What do about my best friend getting together with my housemate who she knew I liked
Hi everyone, I have never used one of these before so I don't really know what I'm doing. This is the problem in short ( trust me you don't want the long version).
Bascially my housemate and I have lived together for 3 years have at the start had an on-off relationship but decided that we were better off just friends. I didn't really mind this until recently even though I still really liked him. Even though he has been with many a girl since I never cared until February the 13th when he slept with my best friend. Now the problem is that she knows all to well about how I felt about him but she didn't care. The next day was valentines and my housemate brought me breakfast in bed and a dosen red roses. If he had not slept with my friend I would have thought this was lovely but at the time I thought that it was cause he felt somewhat guilty about what happened
My friend didn't contact me for a couple of days and over this time I became more upset. I think I was more upset because she didn't even have the guts to tell me about it.
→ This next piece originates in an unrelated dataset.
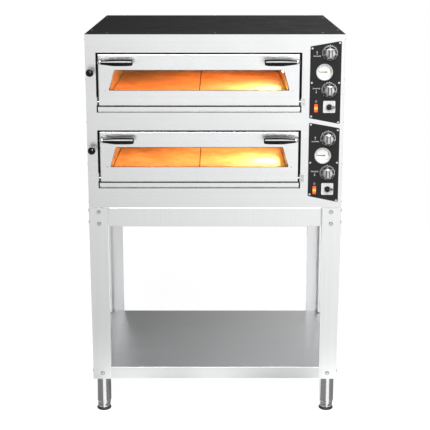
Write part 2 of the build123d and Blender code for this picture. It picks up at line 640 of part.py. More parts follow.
PAN_CORNER = 6
EDGE_SCREWS = (-366, -345.5, -185.6, 0, 185.6, 345.5, 366)
for deck, deck_z in DECKS.items():
    skin = DOOR_FACE + PANEL
    with BuildPart() as door_panel:
        block(DOOR_X, (DOOR_FACE, PIVOT_DEPTH + 12), (deck_z, deck_z + DOOR_HEIGHT))
        front_edges = door_panel.faces().sort_by(Axis.Y)[0].edges()
        fillet(front_edges, 3)
        block(
            (DOOR_X[0] + PANEL, DOOR_X[1] - PANEL),
            (skin, PIVOT_DEPTH + 13),
            (deck_z + PANEL, deck_z + DOOR_HEIGHT - PANEL),
            Mode.SUBTRACT,
        )
        with BuildSketch(front_plane(5, DOOR_MID + 1, deck_z)) as window:
            with BuildLine():
                Polyline(
                    (-WINDOW_HALF[0], WINDOW_Z[0]),
                    (WINDOW_HALF[0], WINDOW_Z[0]),
                    (WINDOW_HALF[1], WINDOW_Z[1]),
                    (-WINDOW_HALF[1], WINDOW_Z[1]),
                    close=True,
                )
            make_face()
            fillet(window.vertices(), 4)
        extrude(amount=10, mode=Mode.SUBTRACT)
        pivot_holes(deck_z)
    save(door_panel, f"door_panel_{deck}")

    pan_x = (DOOR_X[0] + PANEL + 0.2, DOOR_X[1] - PANEL - 0.2)
    pan_z = (deck_z + PANEL + 0.2, deck_z + DOOR_HEIGHT - PANEL - 0.2)
    glass_x, glass_z = (-430, 306), (deck_z + 46, deck_z + 152)
    sight_x, sight_z = (-424, 300), (deck_z + 50, deck_z + 148)
    with BuildPart() as door_inner:
        pan(pan_x, (skin, DOOR_BACK), pan_z)
        pan(
            (pan_x[0] + PANEL, pan_x[1] - PANEL),
            (skin - 1, DOOR_BACK - PANEL),
            (pan_z[0] + PANEL, pan_z[1] - PANEL),
            Mode.SUBTRACT,
        )
        edges = door_inner.faces().sort_by(Axis.Y)[-1].edges()
        fillet(edges, 2.5)
        block(sight_x, (DOOR_BACK - 3, DOOR_BACK + 1), sight_z, Mode.SUBTRACT)
        pivot_holes(deck_z)
        ring_x = (sight_x[0] - PANEL, sight_x[1] + PANEL)
        ring_z = (sight_z[0] - PANEL, sight_z[1] + PANEL)
        block(ring_x, (skin + 4, DOOR_BACK - PANEL - 4), ring_z)
        block(sight_x, (skin + 3, DOOR_BACK - PANEL - 3), sight_z, Mode.SUBTRACT)
    save(door_inner, f"door_inner_{deck}")

    with BuildPart() as door_glass:
        block(glass_x, (skin, skin + 4), glass_z)
        block(glass_x, (DOOR_BACK - PANEL - 4, DOOR_BACK - PANEL), glass_z)
    save(door_glass, f"door_glass_{deck}")

    grip_z = deck_z + GRIP_Z
    start = DOOR_MID - GRIP_OFFSET
    with BuildPart() as door_grips:
        with BuildSketch(front_plane(GRIP_DEPTH, 0, grip_z)):
            with BuildLine():
                Polyline(
                    (start, ARM_R),
                    (start, 8.2),
                    (start + 20, 10.6),
                    (start + 40, 13.0),
                    (start + 58, 14.0),
                    (start + GRIP_LENGTH, 14.0),
                    (start + GRIP_LENGTH, 0),
                    (start + GRIP_LENGTH - 22, 0),
                    (start + GRIP_LENGTH - 22, ARM_R),
                    close=True,
                )
            make_face()
        revolve(axis=Axis((0, y_at(GRIP_DEPTH), grip_z), (1, 0, 0)))
        fillet(door_grips.edges().filter_by(GeomType.CIRCLE).sort_by(Axis.X)[-1], 1.5)
        mirror(about=Plane(origin=(DOOR_MID, 0, 0), z_dir=(1, 0, 0)))
    save(door_grips, f"door_grips_{deck}")

    with BuildPart() as door_fittings:
        arm_x = start - 7
        with BuildLine() as arm_line:
            FilletPolyline(
                (arm_x, y_at(DOOR_FACE), grip_z),
                (arm_x, y_at(GRIP_DEPTH), grip_z),
                (start + GRIP_LENGTH - 24, y_at(GRIP_DEPTH), grip_z),
                radius=6.6,
            )
        with BuildSketch(front_plane(DOOR_FACE, arm_x, grip_z)):
            Circle(ARM_R)
        sweep()
        domed_head(8, 4, (arm_x, y_at(DOOR_FACE), grip_z), (0, -1, 0))
        for half, z in ((372, 184), (361.6, 59.5)):
            domed_head(3, 1.5, (DOOR_MID - half, y_at(DOOR_FACE), deck_z + z), (0, -1, 0))
        for x in EDGE_SCREWS:
            if x < 0:
                seat = (DOOR_MID + x, y_at(6))
                domed_head(3, 1.5, (*seat, deck_z + DOOR_HEIGHT), (0, 0, 1))
                domed_head(3, 1.5, (*seat, deck_z), (0, 0, -1))
        mirror(about=Plane(origin=(DOOR_MID, 0, 0), z_dir=(1, 0, 0)))
        domed_head(3, 1.5, (DOOR_MID, y_at(6), deck_z + DOOR_HEIGHT), (0, 0, 1))
        domed_head(3, 1.5, (DOOR_MID, y_at(6), deck_z), (0, 0, -1))
    save(door_fittings, f"door_fittings_{deck}")

    vent_z = deck_z + VENT_Z
    with BuildPart() as vent_knob:
        with Locations((VENT_X, y_at(BALL_DEPTH), vent_z)):
            Sphere(BALL_R)
        rod(7.5, (VENT_X, BALL_DEPTH + 10, vent_z), (VENT_X, BALL_DEPTH + 22, vent_z))
        rod(PIN_R, (VENT_X, BALL_DEPTH - 4, vent_z), (VENT_X, BALL_DEPTH + 24, vent_z), Mode.SUBTRACT)
    save(vent_knob, f"vent_knob_{deck}")

    with BuildPart() as vent_rod:
        rod(PIN_R, (VENT_X, BALL_DEPTH - 4, vent_z), (VENT_X, 708, vent_z))
        block((VENT_X - 3, -416), (700, 706), (vent_z - 6, vent_z + 6))
        block((-419, -416), (700, 760), (vent_z - 25, vent_z + 25))
    save(vent_rod, f"vent_rod_{deck}")

# ---------------------------------------------------------------- controls
for deck, (bottom, top) in PLATES.items():
    with BuildPart() as control_plate:
        with BuildSketch(front_plane(0)) as plate_outline:
            with BuildLine():
                Polyline(
                    (PLATE_X[0], bottom[0]),
                    (PLATE_X[1], bottom[1]),
                    (PLATE_X[1], top[1]),
                    (PLATE_X[0], top[0]),
                    close=True,
                )
            make_face()
            fillet(plate_outline.vertices(), 5)
        extrude(amount=PLATE_T)
        fillet(control_plate.faces().sort_by(Axis.Y)[0].edges(), 0.5)
        control_holes((-PLATE_T - 1, 1))
    save(control_plate, f"control_plate_{deck}")

with BuildPart() as control_screws:
    for deck in PLATES:
        for x, z in plate_screws(deck):
            domed_head(4.6, 2.4, (x, y_at(-PLATE_T), z), (0, -1, 0))
            rod(1.9, (x, -PLATE_T, z), (x, 6, z))
save(control_screws, "control_screws")

with BuildPart() as thermostat_bodies:
    for heights in CONTROLS.values():
        for z in (heights["top"], heights["bottom"]):
            block((KNOB_X - 21, KNOB_X + 21), (12, 48), (z - 18, z + 18))
            rod(7, (KNOB_X, PANEL, z), (KNOB_X, 12, z))
            rod(SHAFT_R + RUNNING, (KNOB_X, 0, z), (KNOB_X, 34, z), Mode.SUBTRACT)
save(thermostat_bodies, "thermostat_bodies")

for deck, heights in CONTROLS.items():
    for place in ("top", "bottom"):
        with BuildPart() as knob:
            z = heights[place]
            turned(
                [
                    (0, 30),
                    (SHAFT_R, 30),
                    (SHAFT_R, -3),
                    (25.5, -3),
                    (26.5, -4),
                    (26.5, -9),
                    (24.5, -12),
                    (20.5, -13),
                    (19.4, -20),
                    (17.5, -22),
                    (0, -22),
                ],
                KNOB_X,
                z,
            )
            block((KNOB_X - 7, KNOB_X + 7), (-32, -14), (z - 15.5, z + 15.5))
            ridge = knob.faces().sort_by(Axis.Y)[0].edges()
            fillet(ridge, 2.5)
        save(knob, f"thermostat_knob_{deck}_{place}")

with BuildPart() as gauge_cases:
    for heights in CONTROLS.values():
        turned(
            [
                (1 + RUNNING, 0),
                (29.5, 0),
                (29.5, -7),
                (30.5, -8),
                (32, -8),
                (GAUGE_R, -6.5),
                (GAUGE_R, -PLATE_T),
                (30.5, -PLATE_T),
                (30.5, 18),
                (0, 18),
                (0, 7),
                (1 + RUNNING, 7),
            ],
            GAUGE_X,
            heights["gauge"],
        )
save(gauge_cases, "gauge_cases")

with BuildPart() as gauge_lenses:
    for heights in CONTROLS.values():
        rod(29.4, (GAUGE_X, -4, heights["gauge"]), (GAUGE_X, -5.5, heights["gauge"]))
save(gauge_lenses, "gauge_lenses")

for deck, heights in CONTROLS.items():
    with BuildPart() as needle:
        z = heights["gauge"]
        rod(1, (GAUGE_X, -2.4, z), (GAUGE_X, 6, z))
        rod(3.4, (GAUGE_X, -2.6, z), (GAUGE_X, -1.2, z))
        with BuildSketch(front_plane(-1.4, GAUGE_X, z)):
            with BuildLine():
                Polyline(
                    (-24, 0),
                    (-20, 0.9),
                    (0, 1.3),
                    (10, 2.4),
                    (10, -2.4),
                    (0, -1.3),
                    (-20, -0.9),
                    close=True,
                )
            make_face()
        extrude(amount=0.8)
    save(needle, f"gauge_needle_{deck}")

with BuildPart() as cam_switches:
    half = SWITCH_SIDE / 2
    for heights in CONTROLS.values():
        z = heights["switch"]
        with BuildSketch(front_plane(-PLATE_T, SWITCH_X, z)):
            RectangleRounded(SWITCH_SIDE, SWITCH_SIDE, 4)
        extrude(amount=2.5)
        rod(10.5, (SWITCH_X, -PLATE_T, z), (SWITCH_X, PANEL, z))
        block((SWITCH_X - 17, SWITCH_X + 17), (PANEL, 44), (z - 17, z + 17))
        rod(SHAFT_R + RUNNING, (SWITCH_X, -6, z), (SWITCH_X, 22, z), Mode.SUBTRACT)
save(cam_switches, "cam_switches")

for deck, heights in CONTROLS.items():
    with BuildPart() as switch_handle:
        z = heights["switch"]
        rod(SHAFT_R, (SWITCH_X, -6, z), (SWITCH_X, 20, z))
        rod(12.5, (SWITCH_X, -5, z), (SWITCH_X, -14, z))
        block((SWITCH_X - 9, SWITCH_X + 21), (-20, -6), (z - 4, z + 4))
        fillet(switch_handle.edges().filter_by(Axis.Y).sort_by(Axis.X)[-2:], 3)
    save(switch_handle, f"switch_handle_{deck}")

with BuildPart() as pilot_lamps:
    for heights in CONTROLS.values():
        z, half_w, half_h = heights["lamp"], PILOT[0] / 2, PILOT[1] / 2
        block((LAMP_X - half_w, LAMP_X + half_w), (-PLATE_T, 24), (z - half_h, z + half_h))
        block((LAMP_X - half_w - 1, LAMP_X + half_w + 1), (-5, -PLATE_T), (z - half_h - 1, z + half_h + 1))
    fillet(pilot_lamps.faces().filter_by(Axis.Y).sort_by(Axis.Y)[:2].edges(), 1)
save(pilot_lamps, "pilot_lamps")
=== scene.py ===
import math

import bmesh
import bpy
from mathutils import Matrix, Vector


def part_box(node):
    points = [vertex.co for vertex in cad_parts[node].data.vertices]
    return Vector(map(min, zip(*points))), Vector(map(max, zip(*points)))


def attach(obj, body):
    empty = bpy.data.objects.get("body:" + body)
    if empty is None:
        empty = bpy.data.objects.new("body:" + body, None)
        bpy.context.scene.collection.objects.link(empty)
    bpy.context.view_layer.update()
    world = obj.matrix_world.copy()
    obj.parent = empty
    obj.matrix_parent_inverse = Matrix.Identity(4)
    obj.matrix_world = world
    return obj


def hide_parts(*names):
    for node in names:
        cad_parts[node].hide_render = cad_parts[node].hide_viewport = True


# Looks of the twin-deck pizza oven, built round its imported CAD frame. Everything is in metres:
# X is to the right, the front faces -Y, Z is up. Places come from the boxes of the CAD nodes.
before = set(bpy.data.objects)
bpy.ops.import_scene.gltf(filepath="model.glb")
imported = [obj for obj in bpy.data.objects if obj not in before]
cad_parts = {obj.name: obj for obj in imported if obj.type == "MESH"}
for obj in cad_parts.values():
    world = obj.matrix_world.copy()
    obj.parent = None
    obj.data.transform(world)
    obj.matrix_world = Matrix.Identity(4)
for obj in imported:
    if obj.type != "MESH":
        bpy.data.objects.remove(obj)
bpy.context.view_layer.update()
MM = 0.001
DECKS = ("upper", "lower")
PLACES = ("top", "bottom")
ROOT = "stand_and_casing"
EPS = 0.1 * MM  # half the thickness of a print, and how far a print line stands out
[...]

If she had said something like it was a drunken mistake then I would have taken it better but instead she decided to tell me that I should be happy for her and that she really likes him,
Now it seems that they are meeting secretly and this is driving me mad, every time he leaves the house I wonder if they are meeting up. I can't keep going on like this. She is my best friend and I see her every day but I don't think that we will ever be the same again. And as for him I have to live with him so its hard. I know what he is like he will just use her and then where does that leave the three of us. She is getting more into him. She is always txting and ringing him and if this ends badly what happens? I want to stay living with this boy but I don't know if I want to stay friends with her.
She even had the cheek to give out that I went out with him tonight. We came home from the pub and she called him and when he said we were out she said that he shouldn't encourage me.
I just don't know what to do or think... I need some help??